**GIVEN INSTRUCTION:**
Write out all of the data exactly as it appears.

**DATA BLOCK:**

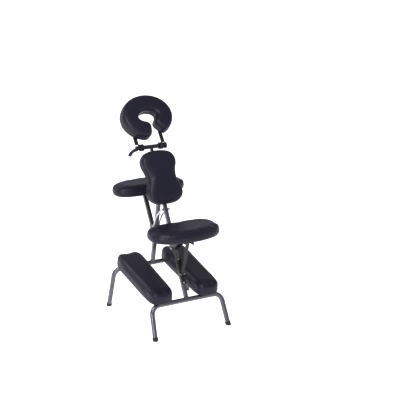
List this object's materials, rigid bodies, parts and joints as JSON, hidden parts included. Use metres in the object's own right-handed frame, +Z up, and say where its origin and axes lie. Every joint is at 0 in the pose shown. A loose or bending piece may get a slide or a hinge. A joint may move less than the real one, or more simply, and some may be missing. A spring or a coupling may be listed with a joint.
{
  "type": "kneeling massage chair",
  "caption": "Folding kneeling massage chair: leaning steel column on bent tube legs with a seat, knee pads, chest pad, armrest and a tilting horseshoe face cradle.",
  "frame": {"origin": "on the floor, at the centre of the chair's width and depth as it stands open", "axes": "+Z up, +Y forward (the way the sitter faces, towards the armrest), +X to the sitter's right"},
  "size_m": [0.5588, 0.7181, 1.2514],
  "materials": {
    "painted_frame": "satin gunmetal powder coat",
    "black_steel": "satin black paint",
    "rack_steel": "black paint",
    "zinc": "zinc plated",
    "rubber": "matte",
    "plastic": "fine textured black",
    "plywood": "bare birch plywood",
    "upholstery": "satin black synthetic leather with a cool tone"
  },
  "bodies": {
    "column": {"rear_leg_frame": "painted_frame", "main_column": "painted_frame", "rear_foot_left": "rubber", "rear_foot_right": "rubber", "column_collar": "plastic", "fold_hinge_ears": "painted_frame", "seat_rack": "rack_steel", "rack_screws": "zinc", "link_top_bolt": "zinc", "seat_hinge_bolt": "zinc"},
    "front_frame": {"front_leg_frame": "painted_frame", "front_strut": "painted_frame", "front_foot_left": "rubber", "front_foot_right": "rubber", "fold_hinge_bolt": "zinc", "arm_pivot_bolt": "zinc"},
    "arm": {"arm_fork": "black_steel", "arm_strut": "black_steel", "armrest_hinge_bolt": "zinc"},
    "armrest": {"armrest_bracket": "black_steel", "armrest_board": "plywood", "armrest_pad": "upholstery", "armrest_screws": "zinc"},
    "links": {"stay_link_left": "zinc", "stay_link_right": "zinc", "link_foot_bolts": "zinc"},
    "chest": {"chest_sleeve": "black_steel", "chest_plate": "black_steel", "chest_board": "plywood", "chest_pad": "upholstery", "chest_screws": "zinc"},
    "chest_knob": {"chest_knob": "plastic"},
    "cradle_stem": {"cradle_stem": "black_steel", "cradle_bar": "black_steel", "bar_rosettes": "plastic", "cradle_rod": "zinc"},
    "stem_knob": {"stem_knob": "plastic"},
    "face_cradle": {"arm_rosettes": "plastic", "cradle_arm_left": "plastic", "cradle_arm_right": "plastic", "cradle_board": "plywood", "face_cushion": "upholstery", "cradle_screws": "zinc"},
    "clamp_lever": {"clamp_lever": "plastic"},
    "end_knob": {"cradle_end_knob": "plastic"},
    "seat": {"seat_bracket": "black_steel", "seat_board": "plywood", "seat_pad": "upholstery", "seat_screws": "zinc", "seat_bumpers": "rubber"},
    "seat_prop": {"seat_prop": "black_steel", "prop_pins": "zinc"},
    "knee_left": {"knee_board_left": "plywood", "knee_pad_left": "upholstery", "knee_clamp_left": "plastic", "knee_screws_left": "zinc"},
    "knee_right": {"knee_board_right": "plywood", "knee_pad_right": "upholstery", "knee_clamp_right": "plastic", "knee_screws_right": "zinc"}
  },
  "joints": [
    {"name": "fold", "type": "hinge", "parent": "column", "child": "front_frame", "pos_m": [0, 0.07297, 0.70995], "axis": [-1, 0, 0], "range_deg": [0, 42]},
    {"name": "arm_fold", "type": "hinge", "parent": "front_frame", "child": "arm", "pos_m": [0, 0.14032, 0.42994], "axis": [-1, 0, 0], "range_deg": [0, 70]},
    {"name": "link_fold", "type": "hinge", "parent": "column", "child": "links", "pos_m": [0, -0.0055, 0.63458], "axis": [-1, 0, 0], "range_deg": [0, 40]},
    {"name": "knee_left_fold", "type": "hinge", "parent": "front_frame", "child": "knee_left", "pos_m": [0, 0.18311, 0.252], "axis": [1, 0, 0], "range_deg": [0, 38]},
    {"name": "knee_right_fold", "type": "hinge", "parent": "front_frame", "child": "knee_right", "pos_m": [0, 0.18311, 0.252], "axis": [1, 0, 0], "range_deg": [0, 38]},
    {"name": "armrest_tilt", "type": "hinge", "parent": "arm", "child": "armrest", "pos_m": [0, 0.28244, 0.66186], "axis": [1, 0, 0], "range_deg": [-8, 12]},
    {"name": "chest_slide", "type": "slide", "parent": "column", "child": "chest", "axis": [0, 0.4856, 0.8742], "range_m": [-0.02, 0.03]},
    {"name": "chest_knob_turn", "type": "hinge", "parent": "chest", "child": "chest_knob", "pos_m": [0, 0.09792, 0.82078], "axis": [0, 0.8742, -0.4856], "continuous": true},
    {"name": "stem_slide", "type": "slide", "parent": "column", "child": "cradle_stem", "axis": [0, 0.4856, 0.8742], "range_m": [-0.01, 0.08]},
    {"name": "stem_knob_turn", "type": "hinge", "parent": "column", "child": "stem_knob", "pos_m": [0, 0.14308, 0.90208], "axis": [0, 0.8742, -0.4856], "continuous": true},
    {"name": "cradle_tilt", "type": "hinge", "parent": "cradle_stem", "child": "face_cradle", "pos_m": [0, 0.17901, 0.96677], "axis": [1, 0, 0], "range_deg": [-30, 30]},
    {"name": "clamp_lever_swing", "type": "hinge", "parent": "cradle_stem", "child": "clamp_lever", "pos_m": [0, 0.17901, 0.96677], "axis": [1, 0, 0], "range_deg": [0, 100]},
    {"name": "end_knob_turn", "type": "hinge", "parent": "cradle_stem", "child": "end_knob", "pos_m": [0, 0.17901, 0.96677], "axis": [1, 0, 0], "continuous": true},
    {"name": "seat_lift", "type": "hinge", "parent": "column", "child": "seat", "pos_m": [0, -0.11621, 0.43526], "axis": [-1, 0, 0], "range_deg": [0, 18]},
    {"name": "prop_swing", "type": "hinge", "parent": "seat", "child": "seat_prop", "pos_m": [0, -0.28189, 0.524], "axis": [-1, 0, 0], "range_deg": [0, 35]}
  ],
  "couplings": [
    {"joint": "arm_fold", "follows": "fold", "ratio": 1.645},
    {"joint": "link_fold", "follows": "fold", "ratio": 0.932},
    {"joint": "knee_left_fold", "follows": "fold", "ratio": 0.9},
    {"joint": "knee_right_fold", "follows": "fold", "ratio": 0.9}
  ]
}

**COMPLETED EXERCISE:**
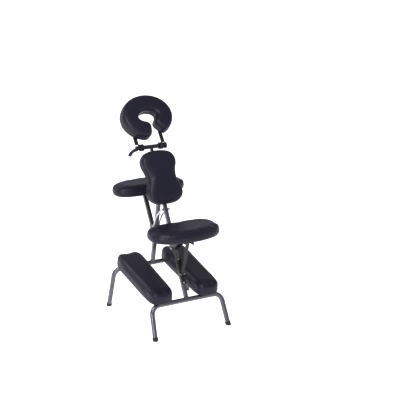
List this object's materials, rigid bodies, parts and joints as JSON, hidden parts included. Use metres in the object's own right-handed frame, +Z up, and say where its origin and axes lie. Every joint is at 0 in the pose shown. A loose or bending piece may get a slide or a hinge. A joint may move less than the real one, or more simply, and some may be missing. A spring or a coupling may be listed with a joint.
{
  "type": "kneeling massage chair",
  "caption": "Folding kneeling massage chair: leaning steel column on bent tube legs with a seat, knee pads, chest pad, armrest and a tilting horseshoe face cradle.",
  "frame": {"origin": "on the floor, at the centre of the chair's width and depth as it stands open", "axes": "+Z up, +Y forward (the way the sitter faces, towards the armrest), +X to the sitter's right"},
  "size_m": [0.5588, 0.7181, 1.2514],
  "materials": {
    "painted_frame": "satin gunmetal powder coat",
    "black_steel": "satin black paint",
    "rack_steel": "black paint",
    "zinc": "zinc plated",
    "rubber": "matte",
    "plastic": "fine textured black",
    "plywood": "bare birch plywood",
    "upholstery": "satin black synthetic leather with a cool tone"
  },
  "bodies": {
    "column": {"rear_leg_frame": "painted_frame", "main_column": "painted_frame", "rear_foot_left": "rubber", "rear_foot_right": "rubber", "column_collar": "plastic", "fold_hinge_ears": "painted_frame", "seat_rack": "rack_steel", "rack_screws": "zinc", "link_top_bolt": "zinc", "seat_hinge_bolt": "zinc"},
    "front_frame": {"front_leg_frame": "painted_frame", "front_strut": "painted_frame", "front_foot_left": "rubber", "front_foot_right": "rubber", "fold_hinge_bolt": "zinc", "arm_pivot_bolt": "zinc"},
    "arm": {"arm_fork": "black_steel", "arm_strut": "black_steel", "armrest_hinge_bolt": "zinc"},
    "armrest": {"armrest_bracket": "black_steel", "armrest_board": "plywood", "armrest_pad": "upholstery", "armrest_screws": "zinc"},
    "links": {"stay_link_left": "zinc", "stay_link_right": "zinc", "link_foot_bolts": "zinc"},
    "chest": {"chest_sleeve": "black_steel", "chest_plate": "black_steel", "chest_board": "plywood", "chest_pad": "upholstery", "chest_screws": "zinc"},
    "chest_knob": {"chest_knob": "plastic"},
    "cradle_stem": {"cradle_stem": "black_steel", "cradle_bar": "black_steel", "bar_rosettes": "plastic", "cradle_rod": "zinc"},
    "stem_knob": {"stem_knob": "plastic"},
    "face_cradle": {"arm_rosettes": "plastic", "cradle_arm_left": "plastic", "cradle_arm_right": "plastic", "cradle_board": "plywood", "face_cushion": "upholstery", "cradle_screws": "zinc"},
    "clamp_lever": {"clamp_lever": "plastic"},
    "end_knob": {"cradle_end_knob": "plastic"},
    "seat": {"seat_bracket": "black_steel", "seat_board": "plywood", "seat_pad": "upholstery", "seat_screws": "zinc", "seat_bumpers": "rubber"},
    "seat_prop": {"seat_prop": "black_steel", "prop_pins": "zinc"},
    "knee_left": {"knee_board_left": "plywood", "knee_pad_left": "upholstery", "knee_clamp_left": "plastic", "knee_screws_left": "zinc"},
    "knee_right": {"knee_board_right": "plywood", "knee_pad_right": "upholstery", "knee_clamp_right": "plastic", "knee_screws_right": "zinc"}
  },
  "joints": [
    {"name": "fold", "type": "hinge", "parent": "column", "child": "front_frame", "pos_m": [0, 0.07297, 0.70995], "axis": [-1, 0, 0], "range_deg": [0, 42]},
    {"name": "arm_fold", "type": "hinge", "parent": "front_frame", "child": "arm", "pos_m": [0, 0.14032, 0.42994], "axis": [-1, 0, 0], "range_deg": [0, 70]},
    {"name": "link_fold", "type": "hinge", "parent": "column", "child": "links", "pos_m": [0, -0.0055, 0.63458], "axis": [-1, 0, 0], "range_deg": [0, 40]},
    {"name": "knee_left_fold", "type": "hinge", "parent": "front_frame", "child": "knee_left", "pos_m": [0, 0.18311, 0.252], "axis": [1, 0, 0], "range_deg": [0, 38]},
    {"name": "knee_right_fold", "type": "hinge", "parent": "front_frame", "child": "knee_right", "pos_m": [0, 0.18311, 0.252], "axis": [1, 0, 0], "range_deg": [0, 38]},
    {"name": "armrest_tilt", "type": "hinge", "parent": "arm", "child": "armrest", "pos_m": [0, 0.28244, 0.66186], "axis": [1, 0, 0], "range_deg": [-8, 12]},
    {"name": "chest_slide", "type": "slide", "parent": "column", "child": "chest", "axis": [0, 0.4856, 0.8742], "range_m": [-0.02, 0.03]},
    {"name": "chest_knob_turn", "type": "hinge", "parent": "chest", "child": "chest_knob", "pos_m": [0, 0.09792, 0.82078], "axis": [0, 0.8742, -0.4856], "continuous": true},
    {"name": "stem_slide", "type": "slide", "parent": "column", "child": "cradle_stem", "axis": [0, 0.4856, 0.8742], "range_m": [-0.01, 0.08]},
    {"name": "stem_knob_turn", "type": "hinge", "parent": "column", "child": "stem_knob", "pos_m": [0, 0.14308, 0.90208], "axis": [0, 0.8742, -0.4856], "continuous": true},
    {"name": "cradle_tilt", "type": "hinge", "parent": "cradle_stem", "child": "face_cradle", "pos_m": [0, 0.17901, 0.96677], "axis": [1, 0, 0], "range_deg": [-30, 30]},
    {"name": "clamp_lever_swing", "type": "hinge", "parent": "cradle_stem", "child": "clamp_lever", "pos_m": [0, 0.17901, 0.96677], "axis": [1, 0, 0], "range_deg": [0, 100]},
    {"name": "end_knob_turn", "type": "hinge", "parent": "cradle_stem", "child": "end_knob", "pos_m": [0, 0.17901, 0.96677], "axis": [1, 0, 0], "continuous": true},
    {"name": "seat_lift", "type": "hinge", "parent": "column", "child": "seat", "pos_m": [0, -0.11621, 0.43526], "axis": [-1, 0, 0], "range_deg": [0, 18]},
    {"name": "prop_swing", "type": "hinge", "parent": "seat", "child": "seat_prop", "pos_m": [0, -0.28189, 0.524], "axis": [-1, 0, 0], "range_deg": [0, 35]}
  ],
  "couplings": [
    {"joint": "arm_fold", "follows": "fold", "ratio": 1.645},
    {"joint": "link_fold", "follows": "fold", "ratio": 0.932},
    {"joint": "knee_left_fold", "follows": "fold", "ratio": 0.9},
    {"joint": "knee_right_fold", "follows": "fold", "ratio": 0.9}
  ]
}